Britain’s organic farmers have been under pressure, too, but their methods, such as the extensive use of complex herbal leys and heritage crop varieties, don’t tend to play into the hands of a drought quite so dramatically. However, an organic system has provided no cushion for vegetable growers. ‘They have really suffered,’ says Jerry Alford, senior farming advisor for the Soil Association. ‘With ponds or rivers low, they aren’t irrigating and are having to plant into dry ground. Their crops aren’t growing to “perfect” supermarket specifications.’

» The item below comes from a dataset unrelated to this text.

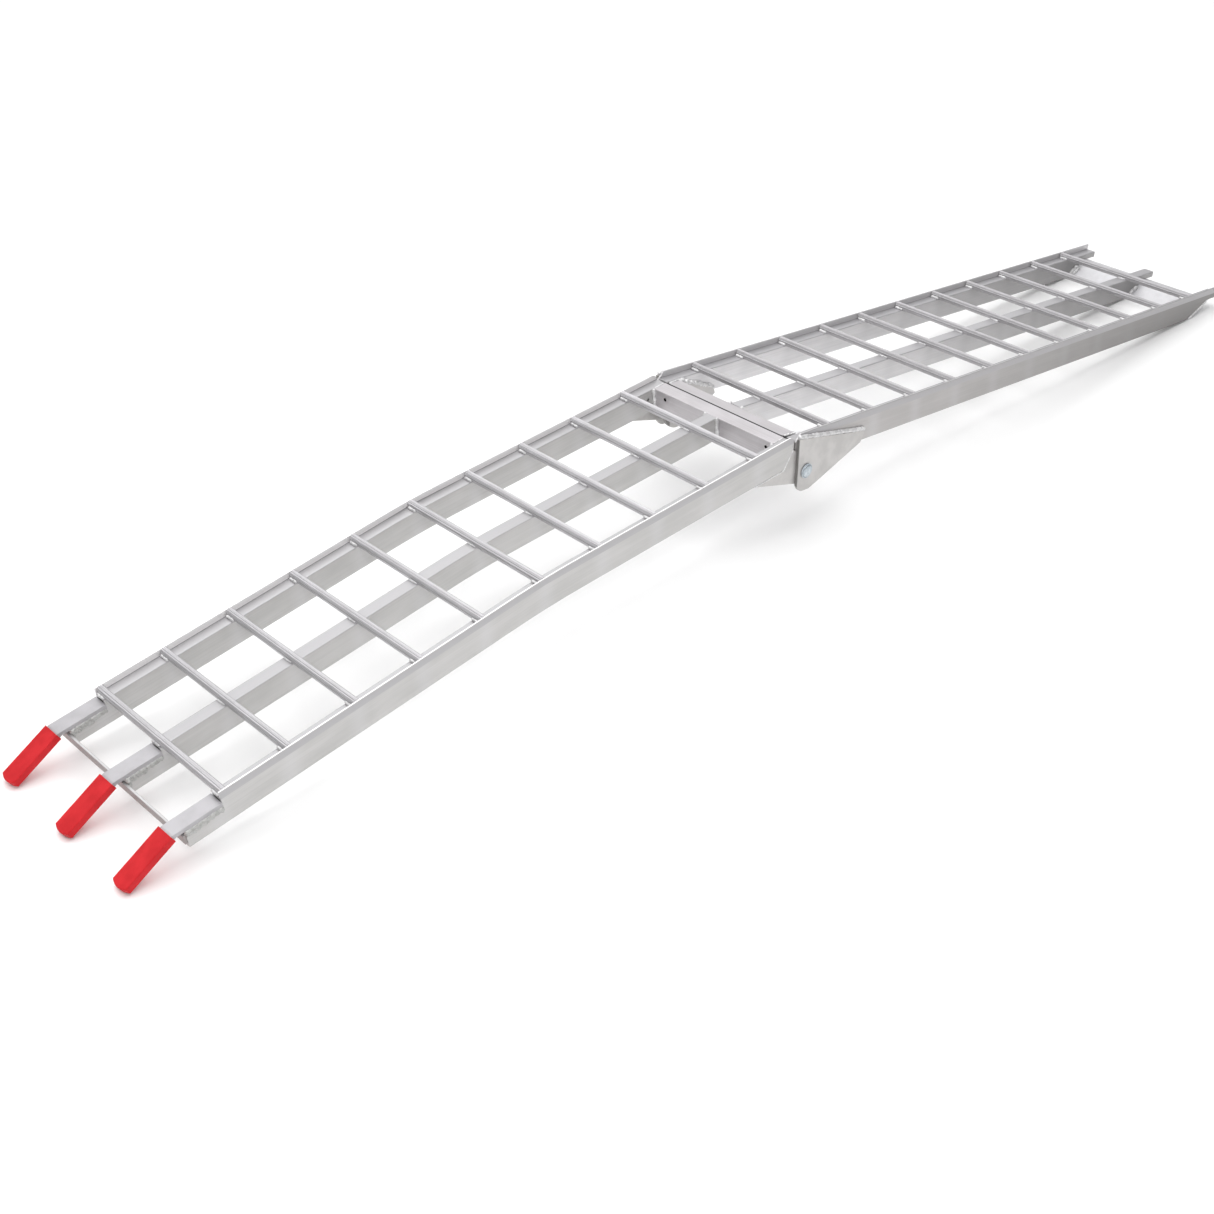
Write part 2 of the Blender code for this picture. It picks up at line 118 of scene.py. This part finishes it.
# %% Wire and Finish
class Wire:
    """One output socket that Python operators can do maths on."""

    def __init__(self, socket):
        self.socket = socket

    def maths(self, operation, first, second=0.0):
        tree = self.socket.id_data
        node = tree.nodes.new("ShaderNodeMath")
        node.operation = operation
        for slot, value in zip(node.inputs, (first, second)):
            plug(tree, slot, value)
        return Wire(node.outputs[0])

    def __add__(self, other):
        return self.maths("ADD", self, other)

    def __radd__(self, other):
        return self.maths("ADD", other, self)

    def __sub__(self, other):
        return self.maths("SUBTRACT", self, other)

    def __rsub__(self, other):
        return self.maths("SUBTRACT", other, self)

    def __mul__(self, other):
        return self.maths("MULTIPLY", self, other)

    def __rmul__(self, other):
        return self.maths("MULTIPLY", other, self)

    def __truediv__(self, other):
        return self.maths("DIVIDE", self, other)

    def __pow__(self, other):
        return self.maths("POWER", self, other)

    def __abs__(self):
        return self.maths("ABSOLUTE", self)

    def highest(self, other):
        return self.maths("MAXIMUM", self, other)

    def fraction(self):
        return self.maths("FRACT", self)


def plug(tree, slot, value):
    """Link a wire, or set a plain value on the socket."""
    if isinstance(value, Wire):
        tree.links.new(value.socket, slot)
    else:
        slot.default_value = value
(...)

On a smaller scale, Britain’s insect populations are facing greatly reduced food sources. ‘Initially, the hot spell was a bonus for nectar and pollen gatherers as flowers bloomed abundantly, but a few months of flowers came and went in weeks, leading to potential starvation,’ says Paul Hetherington of Buglife, who points out that slugs and snails have gone into a winter-like inactive phase; ground nesters such as ants have found it hard to establish new colonies in the concrete soil and drying water sources have proved fatal for aquatic larvae such as mayflies and stoneflies.

Mike Waite, Living Landscapes director at the Surrey Wildlife Trust, also points out the destabilising effects for many wild species when the seasons’ rhythms are interrupted. ‘For example, drier grasslands could benefit several of the blue butterflies [such as the reintroduced large blue, which has had its best summer in 150 years], as fungal attack on early life stages will be reduced, but this could have a knock-on effect later in the year if nectar and caterpillar food-plant sources run out because the vegetation has matured too early.’

Badgers, he adds, are struggling because the earthworm, one of their staple foods, has gone deeper underground to find moisture. Some native birds, too, including the robin, song thrush and blackbird, are afflicted because they can’t access the earthworm either. ‘The situation for birds is complex,’ observes Tom Stewart of the British Trust for Ornithology, ‘but, in a nutshell, new arrivals such as the European bee-eater and the black winged stilt, pushed northwards by the extreme drought in southern Europe, have found Britain’s warmth to their liking. The likes of swallows and swifts may have fared well because there have been more airborne insects.’ Reptiles have loved the warm days as well.

Blue butterflies have thrived in summer 2022.

Ultimately, this blazing summer hasn’t been an unmitigated disaster for everyone. Gareth Dockerty of BASC says of grouse shooting: ‘The summer hasn’t had a hugely negative impact on grouse or ground-nesting birds because the spring weather, when the chicks were younger and more vulnerable, was better this year than for the past few years.’

Apart from a handful of cancelled race meetings, equestrian events seem to have kept going — modern methods of ground treatment produced remarkably pliant footing at the Festival of British Eventing at Gatcombe Park — but, like humans, horses with flesh-coloured skin and grey/white hair can be susceptible to sunburn and any can succumb to dehydration, heat exhaustion and heatstroke.

Winemakers are happy, too. UK wine has flown off the shelves and those sun-worshipping grapes have mostly thrived. ‘The warm air in June led to a 100% fruit set [when flowers turn to grapes],’ explains Bob Lindo of Camel Valley Cornwall. ‘Therefore, we have plenty of grapes and bigger bunches than usual and, although the berries are smaller, I think the harvest will be better than average. Vineyard tours have been booming, mail-order demand for our products is strong and it has been easier to control the weeds. You could call it a win-win for wine producers.’